**Written task:** Look through the data below. Collect every line where the word "into" occurs.

**Stored data:**
※

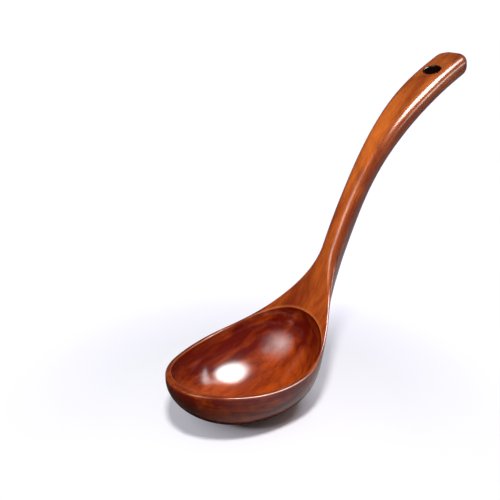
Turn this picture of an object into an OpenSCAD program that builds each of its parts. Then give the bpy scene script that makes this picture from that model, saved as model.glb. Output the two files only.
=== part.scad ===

※

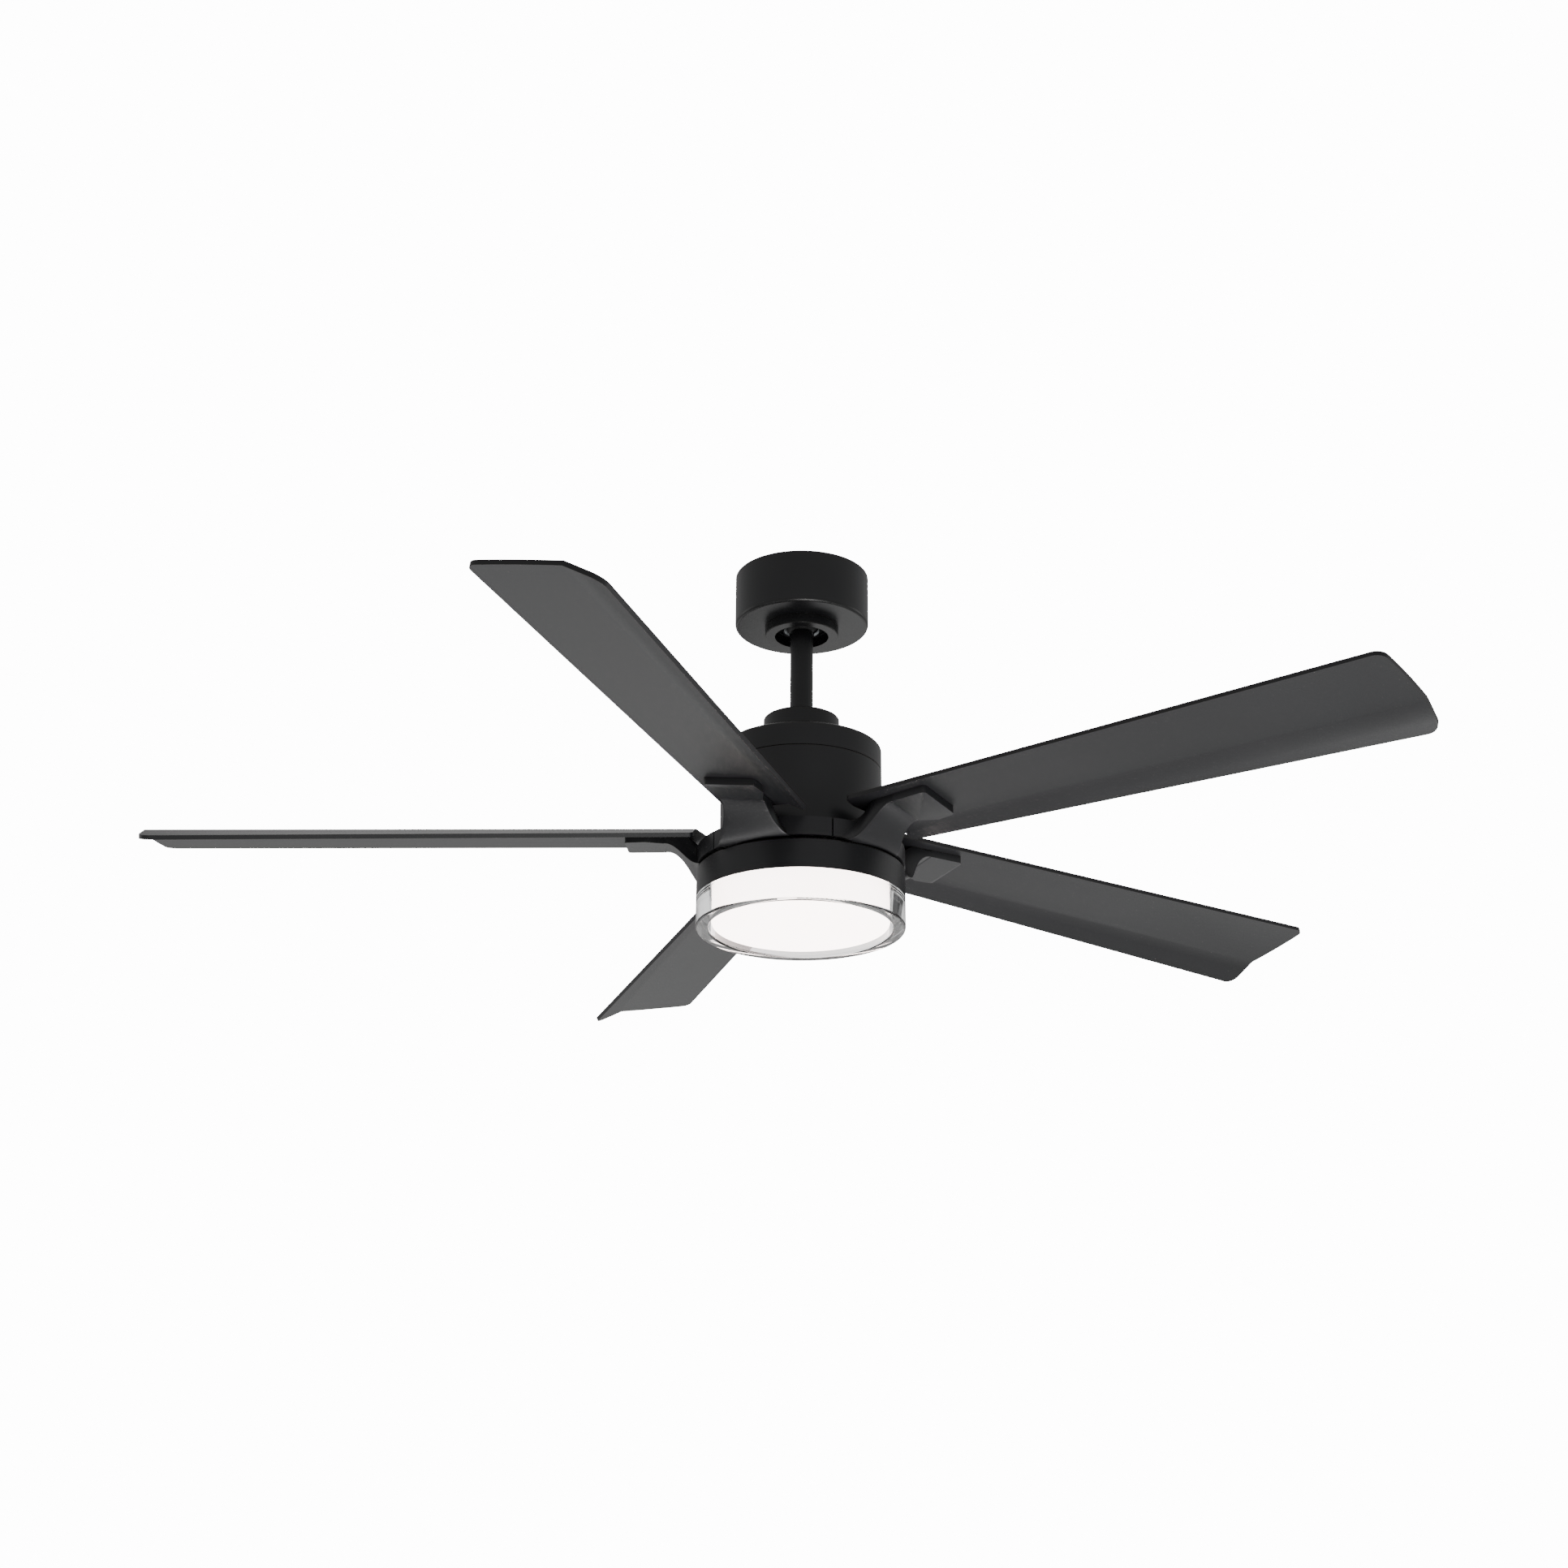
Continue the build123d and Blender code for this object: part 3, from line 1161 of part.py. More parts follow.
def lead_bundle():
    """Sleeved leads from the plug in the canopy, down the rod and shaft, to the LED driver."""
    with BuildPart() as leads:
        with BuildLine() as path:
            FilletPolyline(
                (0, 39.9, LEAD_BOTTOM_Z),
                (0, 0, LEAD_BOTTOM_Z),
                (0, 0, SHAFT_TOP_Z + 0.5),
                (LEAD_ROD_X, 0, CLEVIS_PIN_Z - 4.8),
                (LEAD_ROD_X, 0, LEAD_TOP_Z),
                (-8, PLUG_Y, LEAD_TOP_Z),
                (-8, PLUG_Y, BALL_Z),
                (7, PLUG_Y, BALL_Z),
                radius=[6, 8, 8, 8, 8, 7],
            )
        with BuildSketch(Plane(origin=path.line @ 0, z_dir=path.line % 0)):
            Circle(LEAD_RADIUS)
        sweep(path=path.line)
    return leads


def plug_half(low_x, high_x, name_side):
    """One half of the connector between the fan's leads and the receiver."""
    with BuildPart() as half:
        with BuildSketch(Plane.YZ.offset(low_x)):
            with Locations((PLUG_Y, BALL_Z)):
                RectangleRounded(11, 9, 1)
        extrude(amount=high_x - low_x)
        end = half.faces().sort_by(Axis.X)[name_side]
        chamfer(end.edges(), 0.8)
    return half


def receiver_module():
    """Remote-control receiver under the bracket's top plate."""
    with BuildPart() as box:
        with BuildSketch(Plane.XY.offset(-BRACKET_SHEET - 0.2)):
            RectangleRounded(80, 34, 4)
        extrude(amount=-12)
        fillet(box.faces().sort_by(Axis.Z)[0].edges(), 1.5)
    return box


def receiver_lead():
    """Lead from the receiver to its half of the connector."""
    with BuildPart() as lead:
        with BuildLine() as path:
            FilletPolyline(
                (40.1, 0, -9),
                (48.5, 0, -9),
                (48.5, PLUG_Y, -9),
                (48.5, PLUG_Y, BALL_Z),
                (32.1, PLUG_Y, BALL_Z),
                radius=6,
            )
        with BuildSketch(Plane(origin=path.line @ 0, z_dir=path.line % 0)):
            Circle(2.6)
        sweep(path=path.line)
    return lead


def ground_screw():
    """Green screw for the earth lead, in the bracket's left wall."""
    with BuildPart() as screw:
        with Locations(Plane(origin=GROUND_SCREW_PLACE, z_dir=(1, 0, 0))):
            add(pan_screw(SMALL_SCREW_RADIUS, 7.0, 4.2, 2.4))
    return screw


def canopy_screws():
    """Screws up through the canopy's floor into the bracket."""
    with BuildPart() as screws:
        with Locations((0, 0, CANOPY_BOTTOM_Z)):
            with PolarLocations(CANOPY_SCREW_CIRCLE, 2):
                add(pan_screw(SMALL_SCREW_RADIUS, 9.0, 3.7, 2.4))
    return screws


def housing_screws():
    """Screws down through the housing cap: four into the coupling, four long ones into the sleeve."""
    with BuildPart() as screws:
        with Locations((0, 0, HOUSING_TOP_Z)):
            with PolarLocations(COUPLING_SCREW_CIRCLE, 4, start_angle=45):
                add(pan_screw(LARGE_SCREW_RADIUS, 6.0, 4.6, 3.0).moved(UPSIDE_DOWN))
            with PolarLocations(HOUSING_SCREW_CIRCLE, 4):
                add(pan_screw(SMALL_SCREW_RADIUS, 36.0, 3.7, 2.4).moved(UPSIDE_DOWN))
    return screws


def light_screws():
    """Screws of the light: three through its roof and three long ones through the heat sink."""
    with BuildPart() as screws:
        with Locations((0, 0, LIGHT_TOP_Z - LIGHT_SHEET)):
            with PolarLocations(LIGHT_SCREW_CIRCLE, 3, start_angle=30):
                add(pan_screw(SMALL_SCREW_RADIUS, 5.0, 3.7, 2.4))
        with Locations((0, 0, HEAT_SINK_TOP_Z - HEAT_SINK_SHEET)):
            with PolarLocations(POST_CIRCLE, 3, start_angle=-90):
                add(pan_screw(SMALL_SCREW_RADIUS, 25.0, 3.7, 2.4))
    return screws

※

**Solution to this exercise:**
Turn this picture of an object into an OpenSCAD program that builds each of its parts. Then give the bpy scene script that makes this picture from that model, saved as model.glb. Output the two files only.
    """Screws up through the canopy's floor into the bracket."""
    """Screws down through the housing cap: four into the coupling, four long ones into the sleeve."""